* _WHAT THE EXERCISE ASKS_: Repeat only the lines from the one holding "obj.matrix_world = Matrix.Identity(4)" down to the last line of the listing below, including both of those lines.

* _DATA SECTION_:

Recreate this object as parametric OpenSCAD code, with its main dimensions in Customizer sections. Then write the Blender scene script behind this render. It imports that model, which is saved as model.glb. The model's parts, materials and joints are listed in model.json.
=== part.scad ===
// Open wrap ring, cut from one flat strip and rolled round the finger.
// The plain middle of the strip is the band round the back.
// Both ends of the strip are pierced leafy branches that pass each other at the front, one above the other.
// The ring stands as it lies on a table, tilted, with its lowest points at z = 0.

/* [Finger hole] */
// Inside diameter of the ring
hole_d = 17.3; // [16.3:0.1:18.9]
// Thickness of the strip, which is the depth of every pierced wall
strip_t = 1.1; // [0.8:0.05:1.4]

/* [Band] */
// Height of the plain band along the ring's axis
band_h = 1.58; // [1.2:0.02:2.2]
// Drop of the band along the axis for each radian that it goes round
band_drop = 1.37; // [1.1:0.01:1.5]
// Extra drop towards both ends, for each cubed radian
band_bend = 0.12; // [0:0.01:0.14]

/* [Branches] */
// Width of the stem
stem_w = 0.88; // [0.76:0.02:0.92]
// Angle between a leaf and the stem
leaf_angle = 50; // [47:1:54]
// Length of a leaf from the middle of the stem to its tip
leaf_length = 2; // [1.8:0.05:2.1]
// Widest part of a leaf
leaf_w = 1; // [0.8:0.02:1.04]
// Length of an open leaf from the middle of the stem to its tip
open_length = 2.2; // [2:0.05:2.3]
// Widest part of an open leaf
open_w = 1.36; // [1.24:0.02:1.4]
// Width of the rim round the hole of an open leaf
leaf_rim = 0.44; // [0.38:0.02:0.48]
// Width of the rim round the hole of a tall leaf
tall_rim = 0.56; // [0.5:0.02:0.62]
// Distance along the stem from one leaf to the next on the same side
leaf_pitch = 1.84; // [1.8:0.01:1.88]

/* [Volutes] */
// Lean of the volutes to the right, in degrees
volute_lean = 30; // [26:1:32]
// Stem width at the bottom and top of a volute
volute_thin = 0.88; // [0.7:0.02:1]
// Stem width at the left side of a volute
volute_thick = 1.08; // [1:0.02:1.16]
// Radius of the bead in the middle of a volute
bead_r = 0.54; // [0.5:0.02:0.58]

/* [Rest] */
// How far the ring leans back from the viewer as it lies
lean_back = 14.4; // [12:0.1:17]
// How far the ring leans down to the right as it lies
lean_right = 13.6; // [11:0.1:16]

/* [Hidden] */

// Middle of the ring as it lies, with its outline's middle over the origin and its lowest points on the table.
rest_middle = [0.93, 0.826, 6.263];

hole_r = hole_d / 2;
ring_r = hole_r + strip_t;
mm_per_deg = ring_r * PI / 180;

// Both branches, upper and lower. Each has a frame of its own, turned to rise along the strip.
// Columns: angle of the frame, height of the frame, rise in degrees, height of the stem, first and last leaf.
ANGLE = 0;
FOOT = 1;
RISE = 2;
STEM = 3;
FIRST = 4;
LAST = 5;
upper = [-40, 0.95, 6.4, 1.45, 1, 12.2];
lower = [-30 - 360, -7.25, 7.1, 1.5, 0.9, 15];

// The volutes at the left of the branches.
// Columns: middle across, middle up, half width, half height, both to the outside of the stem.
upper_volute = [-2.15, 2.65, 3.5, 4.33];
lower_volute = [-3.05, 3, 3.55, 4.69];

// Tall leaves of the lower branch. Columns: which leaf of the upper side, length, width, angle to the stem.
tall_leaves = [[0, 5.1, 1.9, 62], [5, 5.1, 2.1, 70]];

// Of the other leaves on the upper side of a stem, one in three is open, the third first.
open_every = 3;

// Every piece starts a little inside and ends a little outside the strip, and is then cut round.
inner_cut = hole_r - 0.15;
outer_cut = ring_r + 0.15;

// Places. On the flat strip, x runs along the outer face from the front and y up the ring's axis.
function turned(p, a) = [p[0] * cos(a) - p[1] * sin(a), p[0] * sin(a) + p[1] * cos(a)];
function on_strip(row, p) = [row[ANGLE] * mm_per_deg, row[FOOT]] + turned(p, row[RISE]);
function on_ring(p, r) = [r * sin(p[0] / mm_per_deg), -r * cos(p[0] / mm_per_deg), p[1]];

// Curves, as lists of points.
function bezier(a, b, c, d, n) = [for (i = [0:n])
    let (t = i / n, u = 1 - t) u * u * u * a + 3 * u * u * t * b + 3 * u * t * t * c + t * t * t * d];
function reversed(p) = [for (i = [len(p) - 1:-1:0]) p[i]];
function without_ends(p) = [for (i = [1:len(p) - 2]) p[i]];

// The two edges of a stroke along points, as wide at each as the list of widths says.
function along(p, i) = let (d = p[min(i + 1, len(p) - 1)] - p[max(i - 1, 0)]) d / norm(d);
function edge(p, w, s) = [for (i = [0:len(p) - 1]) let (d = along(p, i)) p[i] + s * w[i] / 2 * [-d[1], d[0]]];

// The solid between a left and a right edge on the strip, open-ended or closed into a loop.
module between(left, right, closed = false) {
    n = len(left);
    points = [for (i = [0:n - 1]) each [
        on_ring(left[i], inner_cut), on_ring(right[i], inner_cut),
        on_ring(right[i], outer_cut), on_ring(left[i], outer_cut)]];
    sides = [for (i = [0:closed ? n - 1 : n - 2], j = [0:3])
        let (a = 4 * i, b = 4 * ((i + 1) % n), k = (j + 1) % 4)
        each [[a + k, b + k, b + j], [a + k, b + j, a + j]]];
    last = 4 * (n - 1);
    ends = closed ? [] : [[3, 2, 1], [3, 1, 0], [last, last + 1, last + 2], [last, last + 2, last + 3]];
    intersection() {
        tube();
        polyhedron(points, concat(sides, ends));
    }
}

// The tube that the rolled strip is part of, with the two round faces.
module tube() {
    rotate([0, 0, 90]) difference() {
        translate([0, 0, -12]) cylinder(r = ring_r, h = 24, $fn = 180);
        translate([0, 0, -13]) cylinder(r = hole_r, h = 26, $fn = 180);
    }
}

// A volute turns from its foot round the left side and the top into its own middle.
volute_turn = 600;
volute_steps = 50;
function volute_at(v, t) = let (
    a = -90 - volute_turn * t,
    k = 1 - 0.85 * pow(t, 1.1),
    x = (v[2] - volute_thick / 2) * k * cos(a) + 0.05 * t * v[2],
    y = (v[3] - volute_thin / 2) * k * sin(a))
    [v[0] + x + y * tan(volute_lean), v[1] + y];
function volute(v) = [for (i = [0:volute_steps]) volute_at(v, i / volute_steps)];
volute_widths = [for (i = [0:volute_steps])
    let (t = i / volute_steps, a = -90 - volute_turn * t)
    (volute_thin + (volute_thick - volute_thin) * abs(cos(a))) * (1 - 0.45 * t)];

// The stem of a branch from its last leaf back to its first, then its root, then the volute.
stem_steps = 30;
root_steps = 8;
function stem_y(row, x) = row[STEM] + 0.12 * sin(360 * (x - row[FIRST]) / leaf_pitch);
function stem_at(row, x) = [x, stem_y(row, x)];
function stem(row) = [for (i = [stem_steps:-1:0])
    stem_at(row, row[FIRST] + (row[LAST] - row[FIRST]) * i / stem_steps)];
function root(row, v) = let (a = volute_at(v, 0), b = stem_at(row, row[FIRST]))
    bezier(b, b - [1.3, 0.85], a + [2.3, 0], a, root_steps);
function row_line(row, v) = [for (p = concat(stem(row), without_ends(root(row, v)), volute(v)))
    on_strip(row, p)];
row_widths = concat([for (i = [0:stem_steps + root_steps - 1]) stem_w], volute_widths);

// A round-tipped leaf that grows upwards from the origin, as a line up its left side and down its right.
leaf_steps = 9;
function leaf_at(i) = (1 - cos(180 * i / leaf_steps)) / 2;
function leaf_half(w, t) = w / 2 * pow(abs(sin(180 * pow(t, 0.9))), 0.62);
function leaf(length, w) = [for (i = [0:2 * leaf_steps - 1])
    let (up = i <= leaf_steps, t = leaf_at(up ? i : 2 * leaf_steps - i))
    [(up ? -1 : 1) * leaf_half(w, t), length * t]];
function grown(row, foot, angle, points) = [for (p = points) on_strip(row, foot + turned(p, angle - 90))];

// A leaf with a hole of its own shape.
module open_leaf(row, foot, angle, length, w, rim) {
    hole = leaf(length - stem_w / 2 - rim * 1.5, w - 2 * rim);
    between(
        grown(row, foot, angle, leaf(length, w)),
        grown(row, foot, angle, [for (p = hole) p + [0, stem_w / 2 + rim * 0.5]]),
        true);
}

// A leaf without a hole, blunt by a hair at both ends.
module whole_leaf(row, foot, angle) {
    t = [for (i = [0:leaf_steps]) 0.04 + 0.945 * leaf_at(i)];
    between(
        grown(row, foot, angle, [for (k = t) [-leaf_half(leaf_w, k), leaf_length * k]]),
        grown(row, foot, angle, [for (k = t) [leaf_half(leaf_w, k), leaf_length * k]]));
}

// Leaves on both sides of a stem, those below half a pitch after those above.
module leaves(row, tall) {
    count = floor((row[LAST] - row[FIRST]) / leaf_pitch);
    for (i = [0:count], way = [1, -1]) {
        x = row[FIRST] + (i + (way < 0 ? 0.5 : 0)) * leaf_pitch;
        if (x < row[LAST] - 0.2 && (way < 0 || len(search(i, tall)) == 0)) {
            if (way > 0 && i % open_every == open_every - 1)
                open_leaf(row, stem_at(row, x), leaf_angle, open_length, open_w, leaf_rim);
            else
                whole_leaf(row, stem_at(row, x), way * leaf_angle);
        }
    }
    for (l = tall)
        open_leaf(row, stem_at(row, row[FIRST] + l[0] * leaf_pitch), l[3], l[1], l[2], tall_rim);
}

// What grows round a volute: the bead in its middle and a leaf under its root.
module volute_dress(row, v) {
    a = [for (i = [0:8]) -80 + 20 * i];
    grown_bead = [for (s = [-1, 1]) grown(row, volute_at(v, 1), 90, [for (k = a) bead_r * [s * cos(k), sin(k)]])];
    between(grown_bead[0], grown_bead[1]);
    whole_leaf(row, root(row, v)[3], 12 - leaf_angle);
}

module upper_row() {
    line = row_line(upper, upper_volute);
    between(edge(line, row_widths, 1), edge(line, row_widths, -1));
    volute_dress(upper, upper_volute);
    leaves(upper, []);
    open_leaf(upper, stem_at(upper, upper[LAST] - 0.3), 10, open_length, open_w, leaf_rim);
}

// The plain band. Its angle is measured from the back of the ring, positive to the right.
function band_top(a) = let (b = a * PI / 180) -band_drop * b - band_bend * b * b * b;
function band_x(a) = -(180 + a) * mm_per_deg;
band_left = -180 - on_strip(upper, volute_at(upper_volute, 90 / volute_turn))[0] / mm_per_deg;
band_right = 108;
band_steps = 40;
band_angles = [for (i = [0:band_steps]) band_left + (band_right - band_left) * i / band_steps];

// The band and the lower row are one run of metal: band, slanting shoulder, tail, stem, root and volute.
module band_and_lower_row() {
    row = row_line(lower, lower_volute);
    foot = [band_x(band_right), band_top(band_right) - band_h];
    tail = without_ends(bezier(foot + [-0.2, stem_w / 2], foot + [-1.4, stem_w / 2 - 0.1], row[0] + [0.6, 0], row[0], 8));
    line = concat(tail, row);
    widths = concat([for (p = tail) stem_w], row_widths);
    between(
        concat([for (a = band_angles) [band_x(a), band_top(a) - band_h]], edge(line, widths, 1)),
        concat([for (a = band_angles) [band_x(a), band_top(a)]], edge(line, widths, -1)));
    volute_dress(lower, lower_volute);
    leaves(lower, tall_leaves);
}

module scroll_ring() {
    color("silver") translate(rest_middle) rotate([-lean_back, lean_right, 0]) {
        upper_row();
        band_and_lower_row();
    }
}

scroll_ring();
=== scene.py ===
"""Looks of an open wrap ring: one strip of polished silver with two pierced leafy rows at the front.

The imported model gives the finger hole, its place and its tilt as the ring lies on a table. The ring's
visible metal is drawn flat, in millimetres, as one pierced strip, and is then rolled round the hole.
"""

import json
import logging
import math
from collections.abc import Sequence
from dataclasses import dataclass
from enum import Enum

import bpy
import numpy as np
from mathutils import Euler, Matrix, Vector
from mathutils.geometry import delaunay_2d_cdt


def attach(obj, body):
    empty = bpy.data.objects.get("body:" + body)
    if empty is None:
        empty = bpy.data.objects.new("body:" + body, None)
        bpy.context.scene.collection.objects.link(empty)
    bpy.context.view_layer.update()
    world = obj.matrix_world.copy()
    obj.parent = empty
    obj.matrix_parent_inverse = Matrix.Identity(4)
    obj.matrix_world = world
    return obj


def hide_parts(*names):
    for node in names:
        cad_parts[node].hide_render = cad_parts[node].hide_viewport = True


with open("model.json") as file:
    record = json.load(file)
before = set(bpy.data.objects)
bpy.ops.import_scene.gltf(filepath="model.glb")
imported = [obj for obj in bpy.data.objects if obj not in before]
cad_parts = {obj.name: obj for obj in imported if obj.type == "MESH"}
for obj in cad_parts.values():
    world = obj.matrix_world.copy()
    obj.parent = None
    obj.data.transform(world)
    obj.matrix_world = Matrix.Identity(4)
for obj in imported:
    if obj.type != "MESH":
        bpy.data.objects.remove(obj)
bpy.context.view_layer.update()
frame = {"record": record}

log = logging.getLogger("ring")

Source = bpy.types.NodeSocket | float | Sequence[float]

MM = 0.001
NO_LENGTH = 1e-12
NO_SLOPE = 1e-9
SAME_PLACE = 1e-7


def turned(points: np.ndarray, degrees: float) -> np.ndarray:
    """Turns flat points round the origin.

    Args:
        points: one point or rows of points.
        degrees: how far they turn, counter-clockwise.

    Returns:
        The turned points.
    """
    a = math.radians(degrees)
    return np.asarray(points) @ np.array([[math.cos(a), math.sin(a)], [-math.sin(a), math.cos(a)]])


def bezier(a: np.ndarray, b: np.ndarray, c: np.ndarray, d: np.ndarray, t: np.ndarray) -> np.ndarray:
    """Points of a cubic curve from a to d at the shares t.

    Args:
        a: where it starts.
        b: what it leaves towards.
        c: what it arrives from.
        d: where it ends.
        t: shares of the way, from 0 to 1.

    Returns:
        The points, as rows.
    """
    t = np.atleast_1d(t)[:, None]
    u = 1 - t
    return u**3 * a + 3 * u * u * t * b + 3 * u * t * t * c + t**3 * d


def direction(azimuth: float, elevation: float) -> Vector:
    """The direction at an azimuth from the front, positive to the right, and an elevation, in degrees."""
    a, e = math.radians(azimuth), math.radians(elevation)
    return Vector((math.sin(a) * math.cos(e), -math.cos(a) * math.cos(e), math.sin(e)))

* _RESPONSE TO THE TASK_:
    obj.matrix_world = Matrix.Identity(4)
for obj in imported:
    if obj.type != "MESH":
        bpy.data.objects.remove(obj)
bpy.context.view_layer.update()
frame = {"record": record}

log = logging.getLogger("ring")

Source = bpy.types.NodeSocket | float | Sequence[float]

MM = 0.001
NO_LENGTH = 1e-12
NO_SLOPE = 1e-9
SAME_PLACE = 1e-7


def turned(points: np.ndarray, degrees: float) -> np.ndarray:
    """Turns flat points round the origin.

    Args:
        points: one point or rows of points.
        degrees: how far they turn, counter-clockwise.

    Returns:
        The turned points.
    """
    a = math.radians(degrees)
    return np.asarray(points) @ np.array([[math.cos(a), math.sin(a)], [-math.sin(a), math.cos(a)]])


def bezier(a: np.ndarray, b: np.ndarray, c: np.ndarray, d: np.ndarray, t: np.ndarray) -> np.ndarray:
    """Points of a cubic curve from a to d at the shares t.

    Args:
        a: where it starts.
        b: what it leaves towards.
        c: what it arrives from.
        d: where it ends.
        t: shares of the way, from 0 to 1.

    Returns:
        The points, as rows.
    """
    t = np.atleast_1d(t)[:, None]
    u = 1 - t
    return u**3 * a + 3 * u * u * t * b + 3 * u * t * t * c + t**3 * d


def direction(azimuth: float, elevation: float) -> Vector:
    """The direction at an azimuth from the front, positive to the right, and an elevation, in degrees."""
    a, e = math.radians(azimuth), math.radians(elevation)
    return Vector((math.sin(a) * math.cos(e), -math.cos(a) * math.cos(e), math.sin(e)))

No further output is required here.